▶ **TASK STATEMENT**
Please quote exactly the opening lines of the data, from the first line to the one where "return np.c_[loop, deck_z(loop[:, 1], d)]" appears.

▶ **GIVEN MATERIAL**

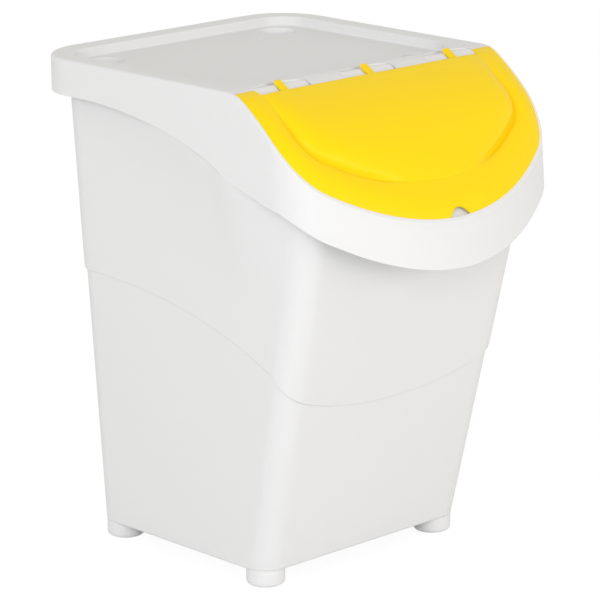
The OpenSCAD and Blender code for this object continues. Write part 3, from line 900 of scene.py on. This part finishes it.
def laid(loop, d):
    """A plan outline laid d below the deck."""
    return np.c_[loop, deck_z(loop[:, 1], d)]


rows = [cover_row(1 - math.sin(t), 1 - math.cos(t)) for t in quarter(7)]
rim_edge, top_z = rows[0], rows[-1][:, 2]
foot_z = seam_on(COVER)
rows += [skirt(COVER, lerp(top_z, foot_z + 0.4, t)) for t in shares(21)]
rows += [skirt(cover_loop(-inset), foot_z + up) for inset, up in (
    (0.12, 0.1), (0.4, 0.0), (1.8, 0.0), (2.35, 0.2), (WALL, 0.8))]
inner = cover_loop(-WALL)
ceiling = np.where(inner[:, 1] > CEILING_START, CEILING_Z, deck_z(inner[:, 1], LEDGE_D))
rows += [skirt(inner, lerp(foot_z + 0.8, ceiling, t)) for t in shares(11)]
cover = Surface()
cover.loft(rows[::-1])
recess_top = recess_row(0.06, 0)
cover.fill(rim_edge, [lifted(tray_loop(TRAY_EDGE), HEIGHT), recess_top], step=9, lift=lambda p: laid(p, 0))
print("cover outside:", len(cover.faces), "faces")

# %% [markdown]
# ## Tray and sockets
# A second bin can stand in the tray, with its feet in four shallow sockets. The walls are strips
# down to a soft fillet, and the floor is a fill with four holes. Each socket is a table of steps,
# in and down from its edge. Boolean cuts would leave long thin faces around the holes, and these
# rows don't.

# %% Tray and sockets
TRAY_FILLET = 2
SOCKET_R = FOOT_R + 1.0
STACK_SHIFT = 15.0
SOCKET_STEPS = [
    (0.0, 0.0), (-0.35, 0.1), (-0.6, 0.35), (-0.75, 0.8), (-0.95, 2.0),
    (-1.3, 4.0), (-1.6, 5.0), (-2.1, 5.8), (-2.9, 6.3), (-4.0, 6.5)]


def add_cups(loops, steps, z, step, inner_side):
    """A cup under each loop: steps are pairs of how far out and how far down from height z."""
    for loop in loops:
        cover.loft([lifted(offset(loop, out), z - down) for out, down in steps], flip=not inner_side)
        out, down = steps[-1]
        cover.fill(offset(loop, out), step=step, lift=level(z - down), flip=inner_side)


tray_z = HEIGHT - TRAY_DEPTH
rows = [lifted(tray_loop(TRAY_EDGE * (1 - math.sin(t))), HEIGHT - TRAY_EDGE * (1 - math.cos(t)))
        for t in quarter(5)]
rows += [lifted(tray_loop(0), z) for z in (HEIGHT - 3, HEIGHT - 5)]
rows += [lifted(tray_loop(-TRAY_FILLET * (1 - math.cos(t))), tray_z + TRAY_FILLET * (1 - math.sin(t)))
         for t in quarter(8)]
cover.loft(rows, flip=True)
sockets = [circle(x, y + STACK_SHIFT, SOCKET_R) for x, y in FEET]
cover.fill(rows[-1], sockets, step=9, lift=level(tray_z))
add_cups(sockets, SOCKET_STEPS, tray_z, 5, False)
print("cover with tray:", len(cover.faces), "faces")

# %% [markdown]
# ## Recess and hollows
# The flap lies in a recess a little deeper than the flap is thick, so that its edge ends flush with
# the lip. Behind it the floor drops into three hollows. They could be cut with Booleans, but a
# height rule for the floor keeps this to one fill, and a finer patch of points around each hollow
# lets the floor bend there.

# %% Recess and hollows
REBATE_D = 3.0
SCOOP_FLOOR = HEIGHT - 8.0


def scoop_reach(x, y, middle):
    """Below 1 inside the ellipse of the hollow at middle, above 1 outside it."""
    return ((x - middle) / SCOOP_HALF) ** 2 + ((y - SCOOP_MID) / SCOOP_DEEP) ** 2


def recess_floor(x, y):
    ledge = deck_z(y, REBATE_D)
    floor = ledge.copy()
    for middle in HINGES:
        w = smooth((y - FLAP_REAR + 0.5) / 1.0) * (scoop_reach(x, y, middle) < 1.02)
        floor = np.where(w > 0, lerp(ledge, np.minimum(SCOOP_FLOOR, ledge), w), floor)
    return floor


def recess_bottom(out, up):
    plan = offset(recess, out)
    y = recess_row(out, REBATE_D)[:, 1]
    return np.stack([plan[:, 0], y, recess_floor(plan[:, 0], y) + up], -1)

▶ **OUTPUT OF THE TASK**
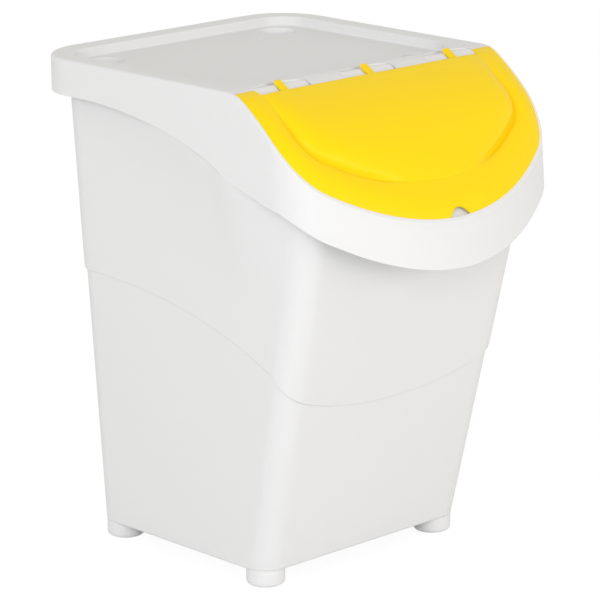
The OpenSCAD and Blender code for this object continues. Write part 3, from line 900 of scene.py on. This part finishes it.
def laid(loop, d):
    """A plan outline laid d below the deck."""
    return np.c_[loop, deck_z(loop[:, 1], d)]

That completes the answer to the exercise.